Your library — every song you're learning, with chords, key, capo, imported lyrics, and your own recorded takes. The most information-dense tab in the app, and the one you'll open the most.
Songs is where the actual learning happens. Everything else in the app — the tuner, the practice tools, Jam — exists to support what's sitting in this tab. If you only ever use one part of Guitar Buddha, it's probably this one.
The Songs tab opens on a searchable list of everything you've added, favorites pinned to the top. Filter by All, Recent, or Favorites to narrow it down once the list gets long. Before you've added anything, the empty state points you straight at adding your first song — there's no blank screen staring back at you.

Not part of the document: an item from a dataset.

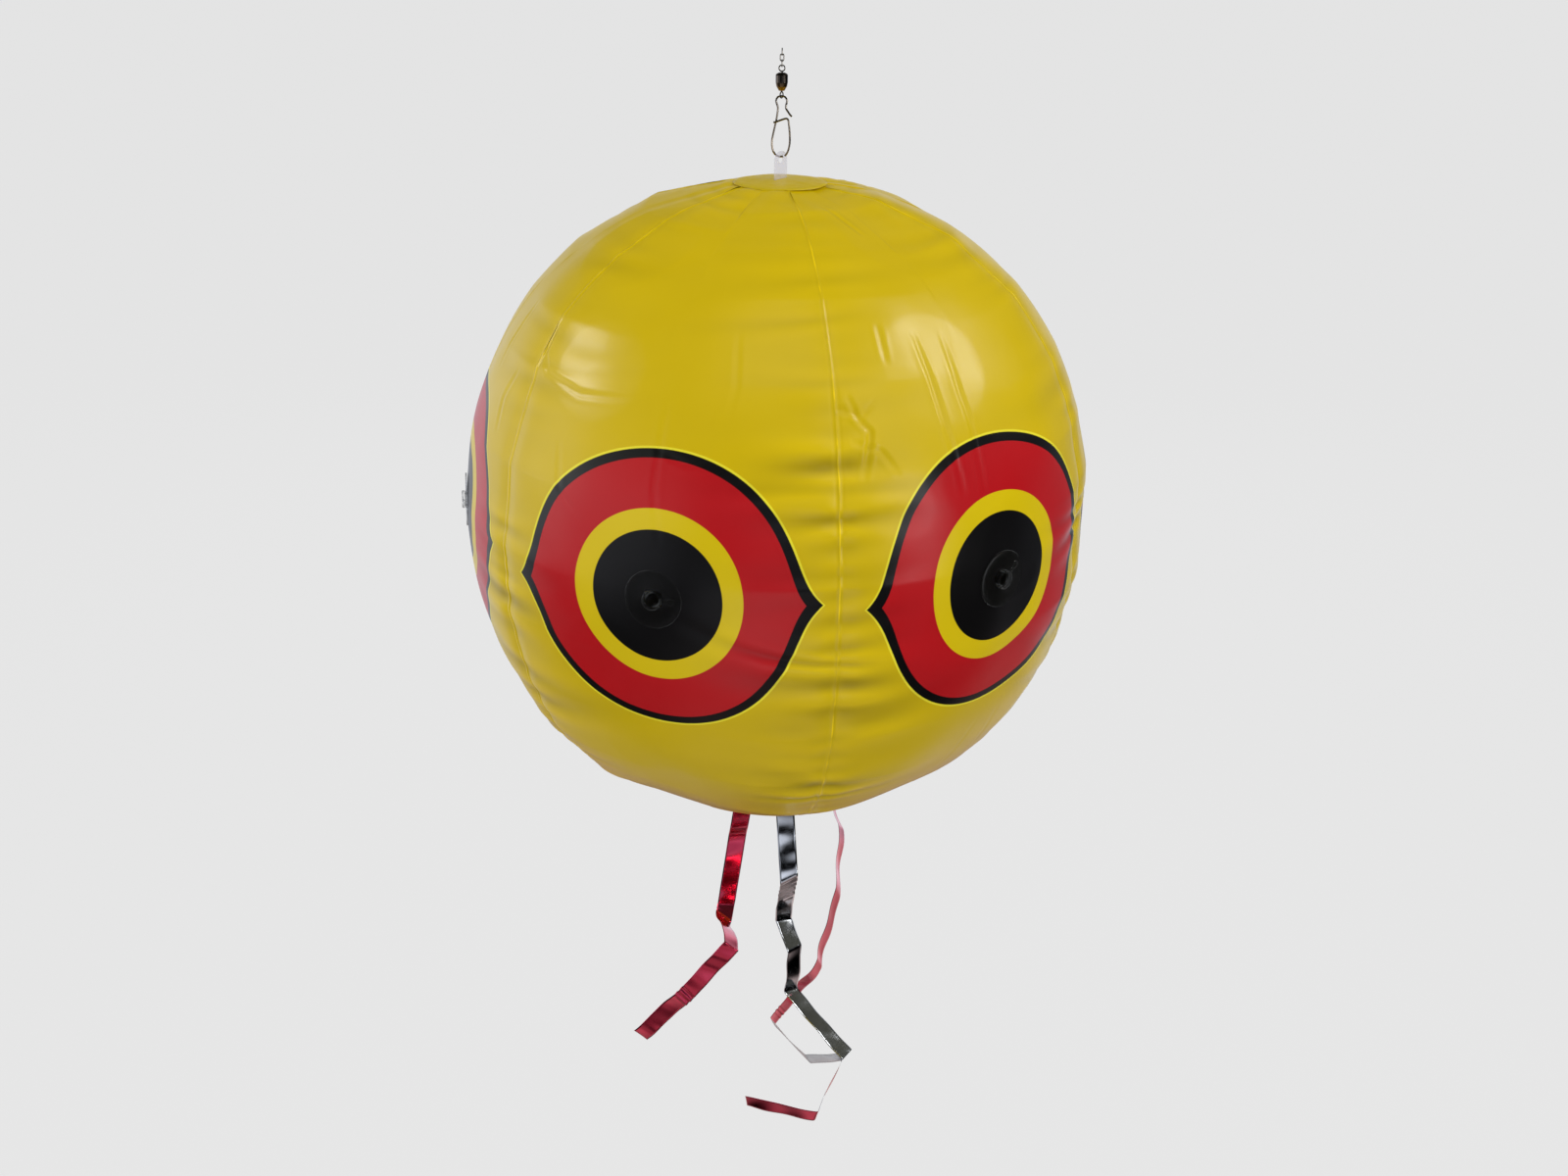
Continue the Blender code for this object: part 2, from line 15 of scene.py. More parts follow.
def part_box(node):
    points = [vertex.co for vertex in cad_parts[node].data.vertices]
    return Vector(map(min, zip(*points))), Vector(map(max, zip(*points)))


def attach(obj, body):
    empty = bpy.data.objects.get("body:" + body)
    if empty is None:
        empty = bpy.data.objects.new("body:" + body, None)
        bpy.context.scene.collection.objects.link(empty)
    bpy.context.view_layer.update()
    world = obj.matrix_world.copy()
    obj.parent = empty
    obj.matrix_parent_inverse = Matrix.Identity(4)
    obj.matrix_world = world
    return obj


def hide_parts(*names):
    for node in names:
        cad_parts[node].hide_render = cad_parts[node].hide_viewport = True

Tap Learn a song from Home, or the + in the Songs tab, and you've got four ways in:

Every song opens to the same layout: a chord grid across the top, key/capo/BPM underneath, and the full chord sheet below that.
Tap any chord in the grid for its full diagram and a play button — useful for checking a shape before you commit to it mid-song. The transpose stepper shifts the whole song up or down; if transposing would turn a set of easy open chords into awkward barre shapes, the app suggests a capo position instead so your hands don't have to pay for a key change. Simplify chords does something similar in reverse — swap harder voicings (barre chords, extended chords) for easier ones that get you playing sooner, without changing what the song sounds like in any way that matters to a beginner.
Below the chords, a small fretboard diagram shows the scale that matches the song's key — handy if you want to noodle a solo over it later, without leaving the page to look it up. Links out to YouTube and Ultimate Guitar sit near the top for when you want to hear the original or cross-check a chord you're unsure about.

Simplify Chords doesn't edit your song. It's a toggle, on or off, any time — the original chords are always one tap away.
If you've got a full chord sheet — chords positioned above the lyric words they land on — you can bring the whole thing in rather than just the chord names. Paste one copied from any lyrics site, or point the camera at a printed or handwritten sheet: on-device text recognition reads it and lines the chords back up over the right words automatically.
Once it's in, the chord sheet displays with chords positioned above lyrics, every chord tappable for its diagram, and a teleprompter mode — auto-scroll at one of four speeds, so you can read hands-free while you're actually playing instead of stopping to scroll.

Need a copy on paper, or want to send one to someone? Export as PDF renders the chords, diagrams, and any imported tab into a printable document through the system share sheet.
Tap Practice from a song's page and it opens a focused companion built around that one song: a running session timer, one-tap access to the tuner, a metronome already set to the song's tempo, the chord sheet, a link into playing along with the full band, and a record button — all without leaving the song. It's the difference between practicing a song and practicing in general.
Record yourself playing a song and it's saved as a take — trim it with handles on either end, play it back, and mark your favorite as best so it's easy to find later. The song page shows your two most recent takes right there, with a link through to the full list when you've built up more than that.


Building a set for a gig, an open mic, or just a focused practice session? Setlists are ordered, named lists of songs — create one, name it, reorder songs by dragging, rename or delete it later. Tap any song inside a setlist and it opens exactly like it would from the main library — a setlist is just a view into songs you already have, not a separate copy of them.